There are a few applets at Physics 2000 that let you play around with a few parameters and help you see how laser light can be used to slow atoms down. Check out the rest of the site too! I found it great for learning about Bose-Einstein condensation for the first time, a long time ago...

So far, this is a very simple picture. In real life, things are more complicated. The atoms and photons don't literally bounce off each other. Instead, the atom absorbs the photon and then spits it out again! One might naively think that atoms could be fully slowed to a stop by doing this, but alas, it is not so. There are a couple of limits related to the fact that the atom is always absorbing and emitting photons. However, when physicists hear about limits, they consider them to be a challenge. If that atom won't get any colder, can we trick it into getting colder? The answer is yes.

Have you heard of the legend of Sisyphus?
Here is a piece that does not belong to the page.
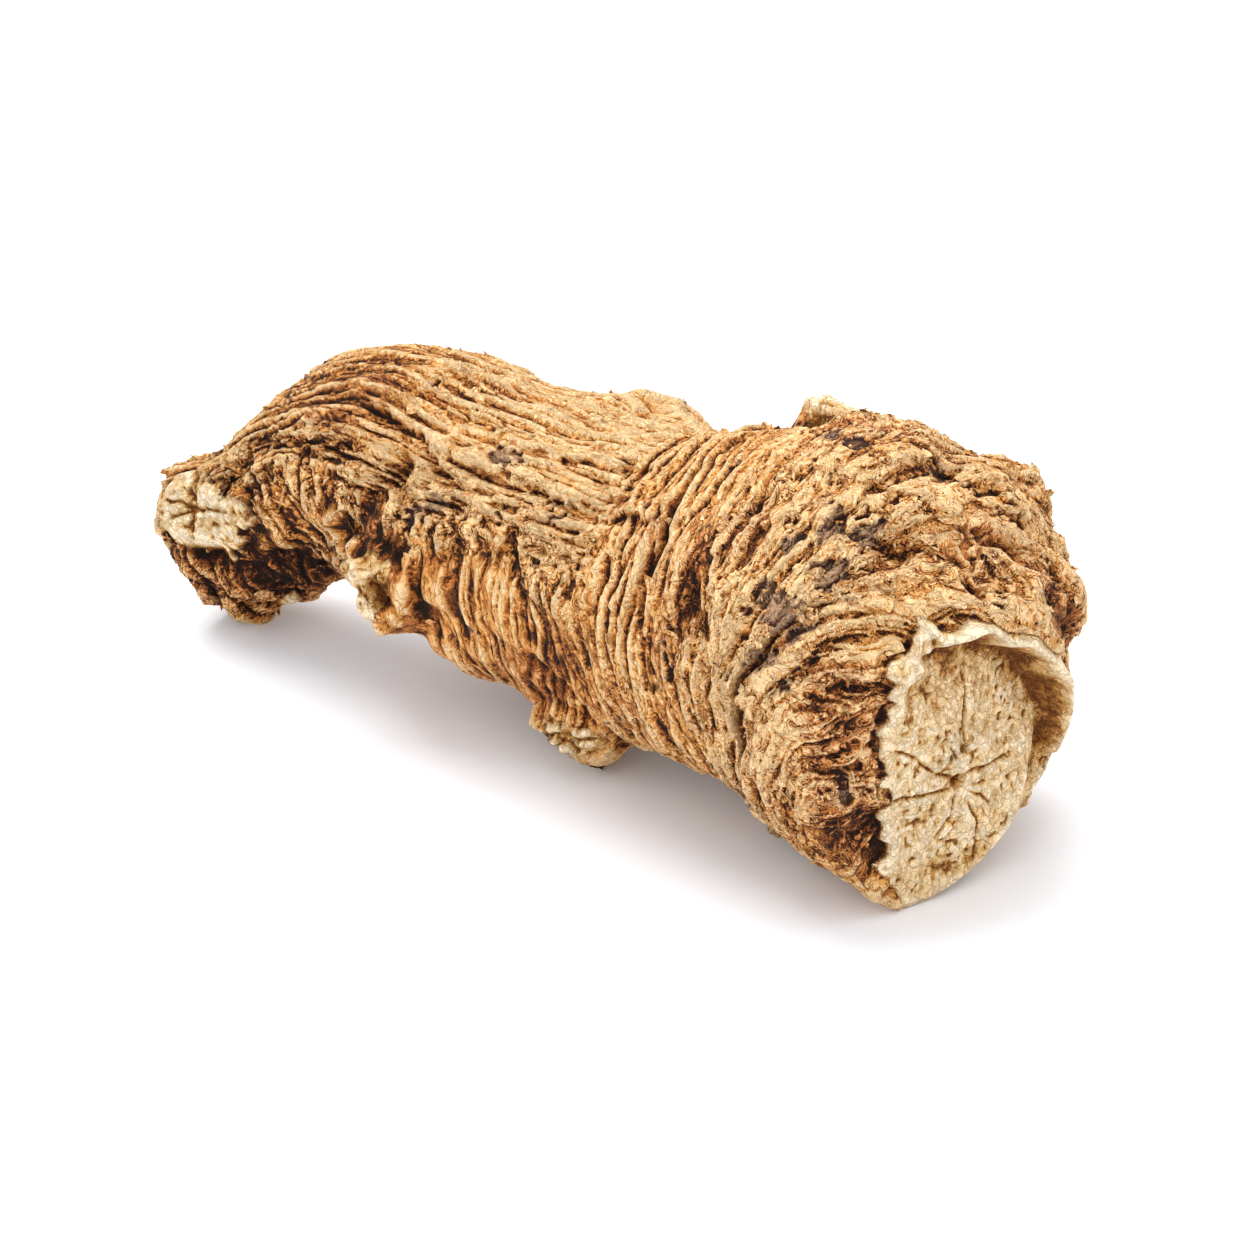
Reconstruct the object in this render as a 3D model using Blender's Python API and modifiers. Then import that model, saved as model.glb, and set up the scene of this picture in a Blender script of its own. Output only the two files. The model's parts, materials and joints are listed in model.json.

He was a king in ancient Greece who angered the gods, and as punishment, he had to push a huge boulder up a hill, but when he got to the top, the boulder rolled back down and he had to start again. For eternity.

It turns out that by playing some tricks with polarisation, one can replicate this experience for an atom. The atom will always see an uphill potential and will climb the hill. When it gets to the top, it gets transfered into another state and suddenly finds itself at the bottom of a new hill. It looks something like this:

Nicked from here.

This is actually called Sisyphus cooling. You can't stop an atom completely like this (or really at all), but you can make it damn cold! I should note that this is exactly how I feel on Sunday mornings when I voluntarily run up and down a hill for "fun". Try it! You'll love it!

Crackpots

I don't know how prevalent they are in other fields, but physics seems to attract more than its fair share of crackpots. Either that, or I only notice because I'm doing physics. They are mostly harmless, but occasionally they write books and contaminate the minds of the unsuspecting public. (By the way, if you are a physicist or have somewhat of a physics background, check out the free chapter of that book. It's like a sort of physics slapstick comedy.)

I've had various experiences with crackpots over the years. On more than one occasion, ragged, disheveled looking people have wandered into the physics department desperate to talk to someone about their amazing theory that will surely solve some longstanding physics problem or solve the world's energy needs. In all cases, they have little to no physics background and a poor grasp of maths, and they are also very easy to spot from a distance.

I actually (hopefully) managed to discourage one such person. This guy said he had a background in surveying and complained about how current technology for imaging underground was not very good. It's based on blasting sound waves into the ground and then observing their reflections (they do something like this in Jurassic Park). He thought that a far superior method would be to use cosmic rays and that he just needed some help to get his idea off the ground.

Another sort of crackpot exists as well. This is your average person on the street who is not satisfied with (and nearly 100% of the time doesn't understand) a particular theory and comes up with their own. Of course, what they have is just an idea, not a theory as such. I really wouldn't care about this very much at all, but for some reason these people gravitate towards me in social situations. Here is an example of one such situation that took place at a party. I was sitting on the couch minding my own business, when a guy sat down next to me and started making conversation:

Guy: Hi, I'm Bob. How do you know [Party Host]?
Me: Hi. We are students in the same department.
Guy: Oh! So you do physics too!
Me: Yeah.
Guy: Okay, so I have this theory about the universe... I think it's way better than [Standard Accepted Explanation]. Gee, I really like physics, but I never understood maths.

I actually can't remember what his theory was, though I can assure you that it was 100% crackpot. I was in panic mode at that stage, trying to figure out how to politely extract myself from the conversation. Luckily, he got distracted by someone else and went away. Phew. Unfortunately, the next guy who sat next to me proceeded to do exactly the same thing upon hearing that I do physics. I made some excuse, got up and went home. Enough was enough.

I'm told that a similar phenomenon exists in psychology, where people have a driving need to tell psychologists their "theories" about human behaviour. I'm curious about other fields, even non-science fields. Does anyone else have any experiences or funny stories about crackpots?